New York newsstands in a two-front battle

Folio: The Magazine for Magazine Management, June, 1998 by Jeff Garigliano

The newsstand at 47th Street and 6th Avenue in Manhattan has been in Vito Gasparo's family since 1939, when the city used to charge his father just $20 for a license to operate the business. Over the past few years Gasparo has been paying $538 annually for the license, but if the city has its way, his fees will increase nearly eightfold as part of a new arrangement designed to raise money for the city coffers. At the same time, New York is now trying to limit the number of adult titles Gasparo, and all newsstand operators in the city, can sell.

Gasparo's lawyer says that both moves--increasing licensing fees to raise revenues and placing restrictions on content--violate the First Amendment. Along with Gasparo, four other newsstand operators have Joined together to do what the old cliche says you can't do: fight city hall.

Under a law passed last summer, New York City is converting the old rate scheme (where the fees basically covered administrative costs) to one in which "the operators would be charged based on the value of the real estate they're on," says Gabriel Taussig, chief of the administrative law division in the city's Law Department. Because most newsstands are located on major avenue blocks, they sit on some of the most valuable municipal property in the world. The proposed plan would set up a sliding scale, with fees ranging from $2,500 to $5,000. (Gasparo would pay $3,750.)

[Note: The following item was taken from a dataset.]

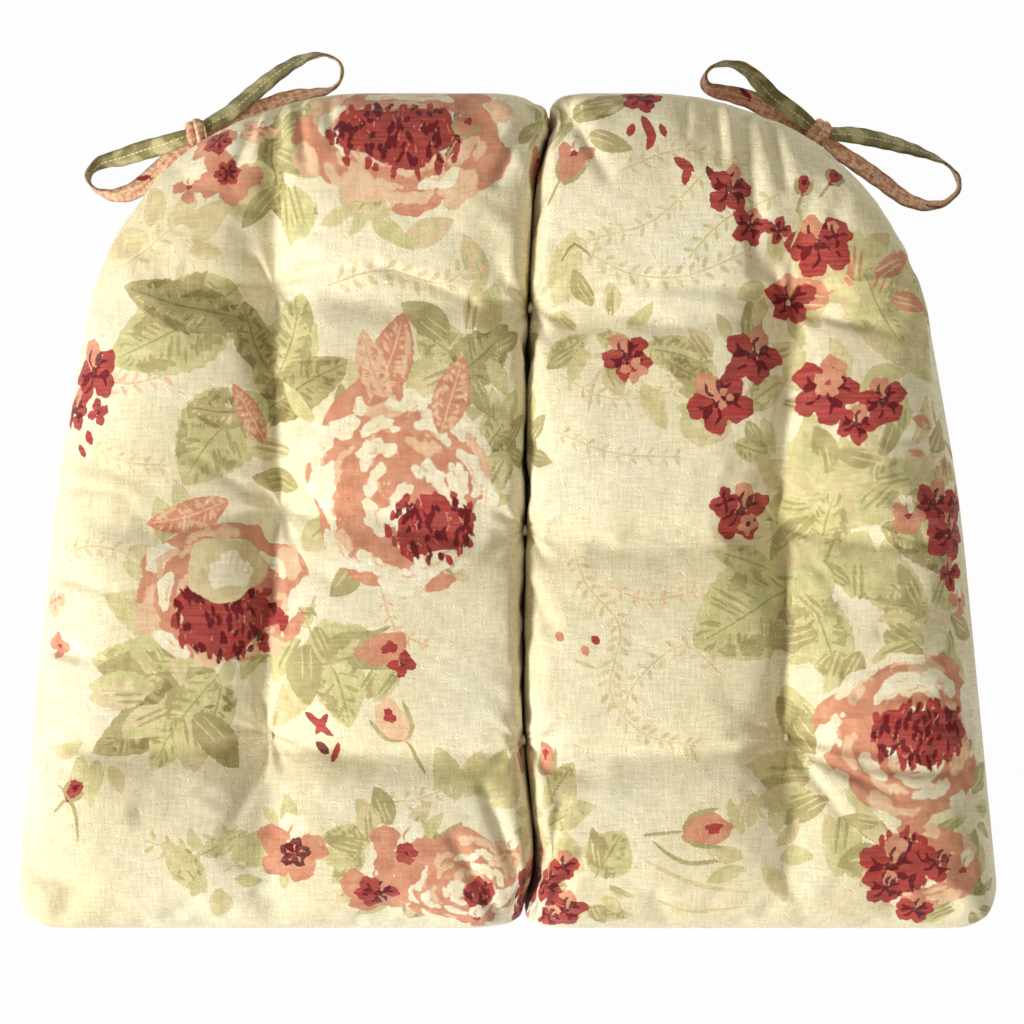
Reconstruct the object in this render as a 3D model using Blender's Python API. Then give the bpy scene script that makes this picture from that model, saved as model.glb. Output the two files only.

The city's 330 newsstand owners were originally given until April 28 to file the new paperwork, but a Federal District Court in Brooklyn pushed that deadline back until late May. Richard Emery, the lawyer for Gasparo and the other four plaintiffs, maintains in a civil complaint that the fee hike unfairly limits their First Amendment right to sell print information. Worse, Emery says, the new plan applies only to newsstands, not to street vendors selling other products in Manhattan. New York has countered by saying that there's no constitutional guarantee of newsstand ownership on city property.

Jonathan Hart, a media lawyer and member of the media and information technologies group of the Washington, D.C., firm Dow Lohnes & Albertson, says New York may be fighting an uphill battle in trying to impose higher fees. "The city is attempting to condition enjoyment of a First Amendment right on a payment that appears to be designed to raise revenue," Hart says. He also notes that since the newsstands are such an integral part of the fabric of New York, a judge may be less likely to support imposing sharply higher fees against them. "Even if the city is correct that there is no constitutional right to construct a newsstand on a city sidewalk, the newsstand guys have his tory on their side," Hart says. "There are some areas in which the courts have recognized that history impacts on constitutional interpretation. The case might conceivably come out differently in a city that did not have the newsstand history that New York has."

The issue of how much a city can charge for the right to sell magazines is not a new one. In Murdoch v. Commonwealth of Pennsylvania, a precedent-setting case in 1943, the Supreme Court limited these fees to only what was required to process and administer the licensing program. Otherwise, the argument went, cities could effectively limit speech by charging exorbitant fees under the guise of raising revenue.

Sales restrictions

The second issue Emery and Gasparo are fighting is the city's proposed limit on adult titles. New York recently began a "quality of fife" crackdown on sex stores and rewrote its zoning codes to prevent them from clustering together in red-light districts. But some officials fear that adult magazines could evade the new zoning by increasing their numbers on local newsstands.

Under the proposal, newsstands would have to limit adult titles to 40 percent of total sales and 25 percent of display space. Emery maintains in his civil complaint that this kind of content-based restriction is unconstitutional, especially given that the titles in question aren't legally obscene.

Hart notes that the city might have a stronger case on this issue. "The hard thing to enforce would be the requirement that 60 percent of all sales be non-adult titles. What a customer buys is the customer's decision, not something you get the newsstands to control. But the display space restriction would be easier to monitor."

At press time, the city was asking newsstand operators to get their applications in by May 18, but Emery has requested that the law be reviewed. Says Taussig, "A lot of things can happen."